While bosses at Barclays were combative and HSBC's management confident, Lloyds felt rather depressed.
Of course the former two had between them reported first half profit of nearly £6bn while Eric Daniels and his team were struggling to find positives in a £4bn first half loss.
That loss was largely the responsibility of HBOS, with which Lloyds TSB merged last year, just as Mr Daniels was finally being lauded for a profoundly conservative "safety first" strategy he had been taking brickbats for ever since he took over the top job in 2003.
Mr Daniels took over at Lloyds from Peter Ellwood, for whom he had worked as finance director. His first presentation was hardly inspiring, littered with American management speak he basically blamed the bank's problems on his former boss, although that assessment was shared by plenty of others.
The urbane American had joined Lloyds after 18 years at Citigroup during which time the US giant was involved in a deal spree that turned it into the world's biggest bank. Some of the cracks were beginning to show, however, as he left and the safety first strategy he embarked upon was perhaps no surprise as a result.
It involved fixing Lloyds' ill-conceived takeover of the life insurer Scottish Widows, boosting the capital base by selling off assets such as National Bank of New Zealand and the Latin American businesses and protecting the bank's huge dividend.

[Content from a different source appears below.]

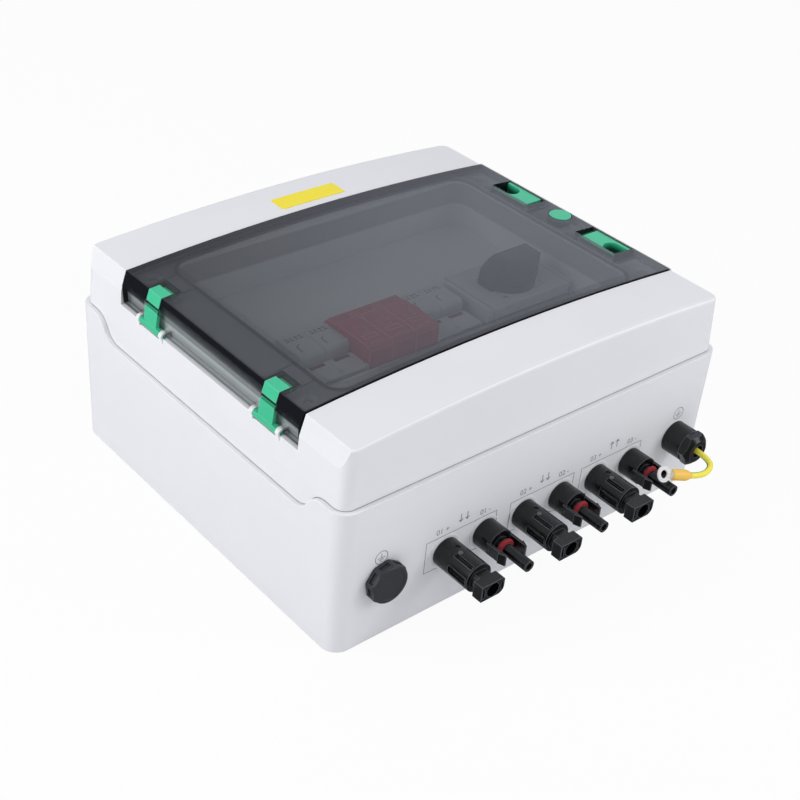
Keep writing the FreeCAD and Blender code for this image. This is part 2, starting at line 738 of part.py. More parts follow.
def base_rim():
    """Inward ledge at the top of the base that the cover's edge stands on."""
    half_x, half_y, radius = number(HALF_X), number(HALF_Y), number(S["case_corner"])
    top = number(SEAM) + 10
    low = number(GRIP_Z) - 20
    rings = []
    for inset in (number(S["case_wall"]) / 2, number(S["rim_width"])):
        rings.append(loft([(half_x - inset, half_y - inset, radius - inset, z) for z in (low, top)]))
    band = below_seam().cut(below_seam(-number(S["rim_height"])))
    return rings[0].cut(rings[1]).common(band)


def case_seal_shape():
    """The seal that follows the seam, half in the base and half in the cover."""
    inset = seal_inset()
    reach = inset + number(S["case_seal_width"])
    return seam_ring(inset, reach, number(S["case_seal_depth"]))


def seam_groove_shape():
    """The narrow shadow gap that shows between base and cover."""
    return seam_ring(-2.0, seal_inset(), number(S["seam_gap"]) / 2)


# Places along the walls

def port_places():
    """Axis positions of the sockets and the pins along the connector wall."""
    sockets = [S["port_first_x"] + S["port_pair_pitch"] * i for i in range(3)]
    pins = [x + S["port_in_pair"] for x in sockets]
    return sockets, pins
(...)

All the while Daniels was the subject of some biting criticism in the City and the press, he was managing to succeed in winning round staff at the bank and nudging its culture away from the arrogance that it had displayed in previous years. His tendency to use long rambling sentences when a simple "no comment" would do, and propensity to lapse into management gobbledigook, could be irritating, but he also had a certain charm. He was politically incorrect enough to smoke Marlboro Lights and make no apology for doing so, happily lighting up after a results presentation prior to the smoking ban. He would also – by contrast to most of his peers – down a glass of wine or two while puffing away and never took criticism personally.
He has further made efforts to promote women, something his rivals have conspicuously failed to do. Retail banking chief Helen Weir, previously finance director, was and is the only female executive on the board of any of Britain's big four banks. Given what Daniels has done, and the way he resisted those who called for a change of tack, it therefore seemed out of character that he should embark on a hugely risky deal. While it may have been pushed by his chairman, Sir Victor Blank, under pressure from ministers, Daniels still – ultimately – went along with it.
He insists that he will eventually be proved right. The question is whether the downbeat figure he cut yesterday will be around to see the benefits.